Shapiro “will support U.S. efforts to advance a more peaceful and interconnected region, deepen and broaden the Abraham Accords and build the Negev Forum,” Secretary of State Tony Blinken wrote in a tweet

The appointment comes as the Senate considers whether to approve a bill — which was already passed by the House — that would create an ambassador-level special envoy position focused on the Abraham Accords, the 2020 agreements that normalized ties between Israel, the United Arab Emirates and Bahrain.

“We think it’s an excellent decision and are supportive of the administration’s appointment,” said Jacob Long, a spokesperson for Rep. Ritchie Torres (D-NY), one of the sponsors of the Abraham Accords ambassador legislation. “It doesn’t change our push to have the position of a special envoy for the [Abraham Accords] codified into law because administrations will change and not every [administration] may see it as a priority, so it needs to be made permanent through legislative process.”
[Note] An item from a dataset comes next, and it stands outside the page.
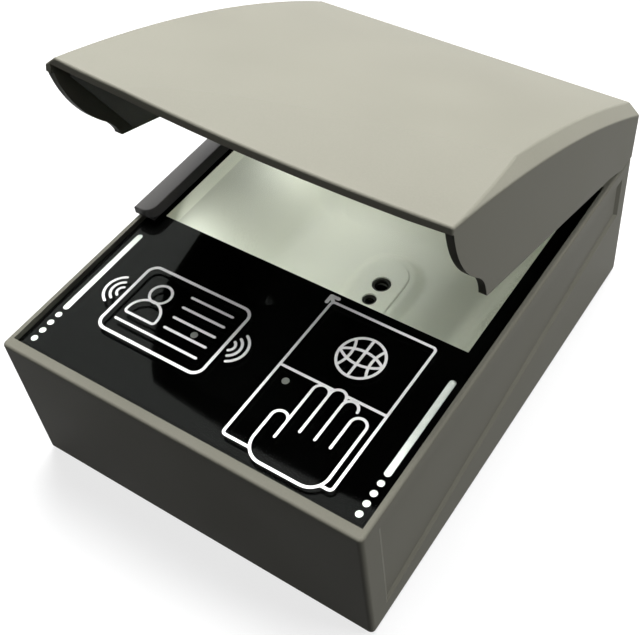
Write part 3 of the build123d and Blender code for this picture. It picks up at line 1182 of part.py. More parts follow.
with BuildPart() as hood_shell:
    dip = (CHEEK_DIP_REACH, CHEEK_EDGE_HEIGHT)
    left_dip = (SEAT_END[0] + SEAT_FRONT, LEFT_CHEEK_EDGE_HEIGHT)
    with BuildSketch(HOOD_PLANE.offset(-HOOD_HALF_WIDTH)):
        with BuildLine():
            cheek_outline(CHEEK_EDGE_HEIGHT, dip)
        make_face()
    extrude(amount=HOOD_HALF_WIDTH + HOLLOW_HALF_WIDTH)
    with BuildSketch(HOOD_PLANE.offset(HOLLOW_HALF_WIDTH)):
        with BuildLine():
            cheek_outline(LEFT_CHEEK_EDGE_HEIGHT, left_dip)
        make_face()
    extrude(amount=HOOD_WALL)
    roof = hood_shell.faces().filter_by(GeomType.CYLINDER).sort_by(SortBy.AREA)[-1]
    side_edges = [e for e in roof.edges() if abs(e.center().X) > HOLLOW_HALF_WIDTH]
    chamfer(side_edges, ROOF_CHAMFER_WIDTH, ROOF_CHAMFER_DROP, reference=roof)
    split(bisect_by=facet_plane(0), keep=Keep.BOTTOM)
    with BuildSketch(Plane(HOOD_PLANE.origin, x_dir=(1, 0, 0), z_dir=HEIGHT_DIRECTION)):
        with BuildLine():
            ThreePointArc(
                (-HOOD_HALF_WIDTH, -LIP_SIDE_REACH), (0, -LIP_REACH), (HOOD_HALF_WIDTH, -LIP_SIDE_REACH)
            )
            Polyline(
                (HOOD_HALF_WIDTH, -LIP_SIDE_REACH),
                (HOOD_HALF_WIDTH + LIP_BOW, -LIP_SIDE_REACH),
                (HOOD_HALF_WIDTH + LIP_BOW, -LIP_REACH - LIP_BOW),
                (-HOOD_HALF_WIDTH - LIP_BOW, -LIP_REACH - LIP_BOW),
                (-HOOD_HALF_WIDTH - LIP_BOW, -LIP_SIDE_REACH),
                (-HOOD_HALF_WIDTH, -LIP_SIDE_REACH),
            )
        make_face()
    extrude(amount=ROOF_CREST_HEIGHT + LIP_BOW, mode=Mode.SUBTRACT)
    roof_lines = []
    for edge in hood_shell.edges():
        aside, reach, height = edge_place(edge)
        on_chamfer = HOOD_HALF_WIDTH - ROOF_CHAMFER_WIDTH - 1 < aside < HOOD_HALF_WIDTH - 1
        if on_chamfer and height > CHEEK_MIDDLE_HEIGHT and edge.length > LIP_REACH / 4:
            roof_lines.append(edge)
    fillet(roof_lines, ROOF_LINE_RADIUS)
    side_lines = []
    for edge in hood_shell.edges():
        aside, reach, height = edge_place(edge)
        on_side = aside > HOOD_HALF_WIDTH - ROOF_LINE_RADIUS / 2
        if on_side and height > CHEEK_MIDDLE_HEIGHT and edge.length > LIP_REACH / 2:
            side_lines.append(edge)
    fillet(side_lines, SIDE_LINE_RADIUS)
    rear_lines = []
    for edge in hood_shell.edges():
        aside, reach, height = edge_place(edge)
        if reach < 0 and height > CHEEK_DIP_REACH and edge.length > ROOF_CHAMFER_WIDTH:
            rear_lines.append(edge)
    fillet(rear_lines, REAR_LINE_RADIUS)
    lip_lines = []
    for edge in hood_shell.edges():
        aside, reach, height = edge_place(edge)
        if reach > LIP_SIDE_REACH - LIP_LINE_RADIUS / 4 and height > CHEEK_HEIGHT + HOOD_WALL - 1:
            lip_lines.append(edge)
    fillet(lip_lines, LIP_LINE_RADIUS)
    add(hood_hollow.part, mode=Mode.SUBTRACT)
    with BuildSketch(Plane.XZ.offset(-PAD_FACE_Y)):
        for side in (-1, 1):
            with Locations((side * LEAF_MIDDLE_X, LEAF_Z)):
                Rectangle(LEAF_WIDTH, LEAF_HEIGHT)
    extrude(amount=-(LEAF_PAD + HOOD_WALL / 2))
    with BuildSketch(Plane.XZ.offset(-PAD_FACE_Y)):
        with Locations(LEAF_SCREW_PLACES):
            Circle(SMALL_SCREW_RADIUS)
    extrude(amount=-LEAF_SCREW_GRIP, mode=Mode.SUBTRACT)
    for x, reach in LINER_SCREW_PLACES:
        with BuildSketch(roof_plane(x, reach, ROOF_UNDER_RADIUS - LINER_GAP)):
            Circle(POST_RADIUS)
        extrude(amount=LINER_GAP + HOOD_WALL / 2)
        with BuildSketch(roof_plane(x, reach, ROOF_UNDER_RADIUS - LINER_GAP)):
            Circle(SMALL_SCREW_RADIUS)
        extrude(amount=LINER_SCREW_GRIP, mode=Mode.SUBTRACT)
save(hood_shell, "hood_shell")

# Dark liner under the roof, with skirts down the cheeks
with BuildPart() as hood_liner:
    for skin, mode in ((0.0, Mode.ADD), (LINER_THICKNESS, Mode.SUBTRACT)):
        liner_radius = ROOF_UNDER_RADIUS - LINER_GAP - skin
        rear_reach = LINER_REAR_REACH - skin
        front_reach = LINER_FRONT_REACH + skin
        middle_reach = (rear_reach + front_reach) / 2
        with BuildPart(mode=Mode.PRIVATE) as liner_block:
            with BuildSketch(HOOD_PLANE):
                with BuildLine():
                    ThreePointArc(
                        (rear_reach, roof_height(rear_reach, liner_radius)),
                        (middle_reach, roof_height(middle_reach, liner_radius)),
                        (front_reach, roof_height(front_reach, liner_radius)),
                    )
                    Polyline(
                        (front_reach, roof_height(front_reach, liner_radius)),
                        (front_reach, LINER_FRONT_HEIGHT),
                        (LINER_SKIRT_REACH + skin, LINER_SKIRT_HEIGHT - skin),
                        (rear_reach, LINER_SKIRT_HEIGHT - skin),
                        (rear_reach, roof_height(rear_reach, liner_radius)),
                    )
                make_face()
            extrude(amount=HOLLOW_HALF_WIDTH - LINER_GAP - skin, both=True)
            split(bisect_by=facet_plane(HOOD_WALL + LINER_GAP + skin), keep=Keep.BOTTOM)
        add(liner_block.part, mode=mode)
    for x, reach in LINER_SCREW_PLACES:
        with BuildSketch(roof_plane(x, reach, ROOF_UNDER_RADIUS - LINER_GAP)):
            Circle(SMALL_SCREW_RADIUS + SCREW_CLEARANCE)
        extrude(amount=-2 * LINER_THICKNESS, mode=Mode.SUBTRACT)
save(hood_liner, "hood_liner")

with BuildPart() as liner_screws:
    for x, reach in LINER_SCREW_PLACES:
        liner_face = roof_plane(x, reach, ROOF_UNDER_RADIUS - LINER_GAP).offset(
            -LINER_THICKNESS - LINER_SCREW_SEAT
        )
        with BuildSketch(liner_face):
            Circle(SMALL_SCREW_HEAD_RADIUS)
        extrude(amount=-SMALL_SCREW_HEAD_HEIGHT)
        with BuildSketch(liner_face):
            Circle(SMALL_SCREW_RADIUS)
        extrude(amount=LINER_THICKNESS + LINER_SCREW_GRIP - 2 * SCREW_CLEARANCE)
save(liner_screws, "liner_screws")

# Hinges: bracket on the rear deck, pin, friction washer, hood arm, disc washer and nut
for side, side_name in ((-1, "left"), (1, "right")):
    outward = Plane(origin=(0, AXIS_Y, AXIS_Z), x_dir=(0, side, 0), z_dir=(side, 0, 0))
    with BuildPart() as base_bracket:
        with BuildSketch(level(RIM_Z)):
            with Locations((side * (HINGE_SPACING / 2 - (FOOT_PLATE_WIDTH + EAR_THICKNESS) / 2), AXIS_Y)):
                with Locations((0, (FOOT_PLATE_REAR - FOOT_PLATE_FRONT) / 2)):
                    Rectangle(FOOT_PLATE_WIDTH + EAR_THICKNESS, FOOT_PLATE_REAR + FOOT_PLATE_FRONT)
            with Locations([p for p in BRACKET_SCREW_PLACES if p[0] * side > 0]):
                Circle(SCREW_RADIUS + SCREW_CLEARANCE, mode=Mode.SUBTRACT)
        extrude(amount=BRACKET_THICKNESS)
        with BuildSketch(outward.offset(HINGE_SPACING / 2 - EAR_THICKNESS)):
            Circle(EAR_RADIUS)
            with Locations((0, -AXIS_HEIGHT / 2)):
                Rectangle(2 * EAR_RADIUS, AXIS_HEIGHT)
            Circle(PIN_RADIUS + PIN_RUNNING_GAP, mode=Mode.SUBTRACT)
        extrude(amount=EAR_THICKNESS)
    save(base_bracket, f"hinge_bracket_{side_name}")
    with BuildPart() as hinge_arm:
        with BuildSketch(outward.offset(ARM_INNER_X)):
            Circle(ARM_RADIUS)
            with Locations((0, ARM_HEIGHT / 2)):
                Rectangle(2 * ARM_RADIUS, ARM_HEIGHT)
            Circle(PIN_RADIUS, mode=Mode.SUBTRACT)
        extrude(amount=ARM_THICKNESS)
        with BuildSketch(Plane.XZ.offset(-PAD_FACE_Y)):
            with Locations((side * LEAF_MIDDLE_X, LEAF_Z)):
                Rectangle(LEAF_WIDTH, LEAF_HEIGHT)
            with Locations([p for p in LEAF_SCREW_PLACES if p[0] * side > 0]):
                Circle(SMALL_SCREW_RADIUS + SCREW_CLEARANCE, mode=Mode.SUBTRACT)
        extrude(amount=ARM_THICKNESS)
    save(hinge_arm, f"hinge_arm_{side_name}")

EAR_INNER_X = HINGE_SPACING / 2 - EAR_THICKNESS
WASHER_INNER_X = EAR_INNER_X - SIDE_PLAY - WASHER_THICKNESS
NUT_INNER_X = WASHER_INNER_X - NUT_THICKNESS
HEAD_INNER_X = ARM_INNER_X + ARM_THICKNESS

with BuildPart() as hinge_pins:
    for side in (-1, 1):
        outward = Plane(origin=(0, AXIS_Y, AXIS_Z), x_dir=(0, side, 0), z_dir=(side, 0, 0))
        with BuildSketch(outward.offset(NUT_INNER_X)):
            Circle(PIN_RADIUS)
        extrude(amount=HEAD_INNER_X - NUT_INNER_X)
        with BuildSketch(outward.offset(HEAD_INNER_X)):
            Circle(PIN_HEAD_RADIUS)
        extrude(amount=PIN_HEAD_THICKNESS)
save(hinge_pins, "hinge_pins")

for ring_name, ring_x, ring_radius, ring_thickness in (
    ("friction_washers", HINGE_SPACING / 2 + SIDE_PLAY, ARM_RADIUS, FRICTION_WASHER_THICKNESS),
    ("disc_washers", WASHER_INNER_X, WASHER_RADIUS, WASHER_THICKNESS),
):
    with BuildPart() as rings:
        for side in (-1, 1):
            outward = Plane(origin=(0, AXIS_Y, AXIS_Z), x_dir=(0, side, 0), z_dir=(side, 0, 0))
            with BuildSketch(outward.offset(ring_x)):
                Circle(ring_radius)
                Circle(PIN_RADIUS, mode=Mode.SUBTRACT)
            extrude(amount=ring_thickness)
    save(rings, ring_name)

with BuildPart() as hinge_nuts:
    for side in (-1, 1):
        outward = Plane(origin=(0, AXIS_Y, AXIS_Z), x_dir=(0, side, 0), z_dir=(side, 0, 0))
        with BuildSketch(outward.offset(NUT_INNER_X)):
            RegularPolygon(NUT_RADIUS, 6)
            Circle(PIN_RADIUS, mode=Mode.SUBTRACT)
        extrude(amount=NUT_THICKNESS)
save(hinge_nuts, "hinge_nuts")

with BuildPart() as bracket_screws:
    with BuildSketch(level(RIM_Z + BRACKET_THICKNESS)):
        with Locations(BRACKET_SCREW_PLACES):
            Circle(SCREW_HEAD_RADIUS)
    extrude(amount=SCREW_HEAD_HEIGHT)
    with BuildSketch(level(RIM_Z + BRACKET_THICKNESS)):
        with Locations(BRACKET_SCREW_PLACES):
            Circle(SCREW_RADIUS)
    extrude(amount=-(BRACKET_THICKNESS + RIM_Z - CAVITY_TOP_Z))
save(bracket_screws, "bracket_screws")

with BuildPart() as arm_screws:
    with BuildSketch(Plane.XZ.offset(-(PAD_FACE_Y - ARM_THICKNESS))):
        with Locations(LEAF_SCREW_PLACES):
            Circle(SMALL_SCREW_HEAD_RADIUS)
    extrude(amount=SMALL_SCREW_HEAD_HEIGHT)
    with BuildSketch(Plane.XZ.offset(-(PAD_FACE_Y - ARM_THICKNESS))):
        with Locations(LEAF_SCREW_PLACES):
            Circle(SMALL_SCREW_RADIUS)
    extrude(amount=-(ARM_THICKNESS + LEAF_SCREW_GRIP - SCREW_CLEARANCE))
save(arm_screws, "arm_screws")
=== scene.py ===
"""Looks of a travel document scanner: finishes, the print on its glass, studio and camera.

Lengths are in metres. Only the print on the glass is drawn in millimetres, and its classes say
so. X points right, Y to the rear, Z up.
"""

import logging
import math
from dataclasses import dataclass
from enum import Enum

import bmesh
import bpy
from mathutils import Matrix, Vector


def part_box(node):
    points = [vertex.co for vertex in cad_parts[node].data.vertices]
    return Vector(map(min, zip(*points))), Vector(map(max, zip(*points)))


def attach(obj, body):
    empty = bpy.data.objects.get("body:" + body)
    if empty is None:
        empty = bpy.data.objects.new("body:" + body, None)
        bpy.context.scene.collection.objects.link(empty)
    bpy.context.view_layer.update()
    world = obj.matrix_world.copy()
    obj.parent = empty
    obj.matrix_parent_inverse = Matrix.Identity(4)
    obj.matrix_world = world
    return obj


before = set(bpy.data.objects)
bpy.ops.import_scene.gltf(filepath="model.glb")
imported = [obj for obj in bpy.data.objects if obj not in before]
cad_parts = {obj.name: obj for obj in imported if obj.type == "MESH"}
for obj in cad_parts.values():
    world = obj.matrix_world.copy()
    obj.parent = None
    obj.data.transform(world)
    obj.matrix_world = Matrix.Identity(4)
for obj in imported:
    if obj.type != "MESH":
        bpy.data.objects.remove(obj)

LOG = logging.getLogger("scanner")
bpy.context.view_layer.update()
MM = 0.001
Colour = tuple[int, int, int]


def linear(colour: Colour) -> tuple[float, float, float, float]:
    """Turn a colour on the 0 to 255 display scale into the scene's linear scale.

    Args:
        colour: Red, green and blue, each 0 to 255.

    Returns:
        The linear red, green and blue with an alpha of 1.
    """
    knee, slope, offset, power = 0.04045, 12.92, 0.055, 2.4

    def straighten(share: float) -> float:
        """Turn one channel, from 0 to 1, into the linear scale."""
        if share <= knee:
            return share / slope
        return ((share + offset) / (1 + offset)) ** power

    return (*(straighten(value / 255) for value in colour), 1.0)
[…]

But in a Thursday press briefing, State Department spokesperson Matthew Miller suggested that an ambassador-level position is not needed to advance the Abraham Accords. 

“The Senate-confirmed piece is — I don’t think is necessary,” Miller said. “There are a number of Senate-confirmed officials already working on this.” 

He pointed to Blinken, who raised the issue in a recent trip to Saudi Arabia and discussed it at a Wednesday event at the Council on Foreign Relations, and U.S. Assistant Secretary of State for Near Eastern Affairs Barbara Leaf, to whom Shapiro will report.

“We think he can perform all the duties he needs to perform to advance the agenda as the senior advisor,” said Miller. 

Rep. Mike Lawler (R-NY), the other lead sponsor of the legislation, agreed with Torres that Shapiro’s appointment as senior advisor does not diminish the need for a special envoy focused on normalization.

“While the appointment of former Ambassador Daniel Shapiro to the position of Senior Advisor for Regional Integration is welcome news, it does not take away from the fact that we must get the Special Envoy for the Abraham Accords Act signed into law, to ensure that all administrations share the same goal for Israel and the Middle East — lasting peace,” Lawler said in a statement to JI.

House Democrats had floated Shapiro as a strong choice to be nominated for the envoy role if and when the legislation is approved. He previously served as an advisor to the State Department’s Iran envoy, Rob Malley, in 2021 and 2022.

Shapiro comes to the State Department after serving as director of the N7 Initiative, an Atlantic Council program sponsored by the Jeffrey M. Talpins Foundation that seeks to further normalization in the Middle East. (Ed Husain, a Georgetown professor and former advisor to former British Prime Minister Tony Blair, will be replacing Shapiro at N7.) Shapiro declined to comment on his new position.

“Bringing in new countries to normalize” will be one part of Shapiro’s job, said William Wechsler, the N7 Initiative’s senior director. But he will also have to “demonstrate the benefits of normalization to the average person in the region in countries that have already normalized: the economic benefits, the social benefits, the cultural benefits, the people-to-people, the business-to-business [ties].” 

Early in President Joe Biden’s term, right-leaning foreign policy critics of the Biden administration questioned whether he would maintain the Trump administration’s commitment to the Abraham Accords.

“Thankfully, we’re passed that initial trend that we saw,” Wechsler said. “What we see from this decision is that the administration is fully not just supportive, but directive, by trying to drive a new regional integration.” 

JI Capitol Hill reporter Marc Rod contributed reporting.

This story was updated to include the comments of State Department spokesman Matthew Miller and Rep. Mike Lawler (R-NY).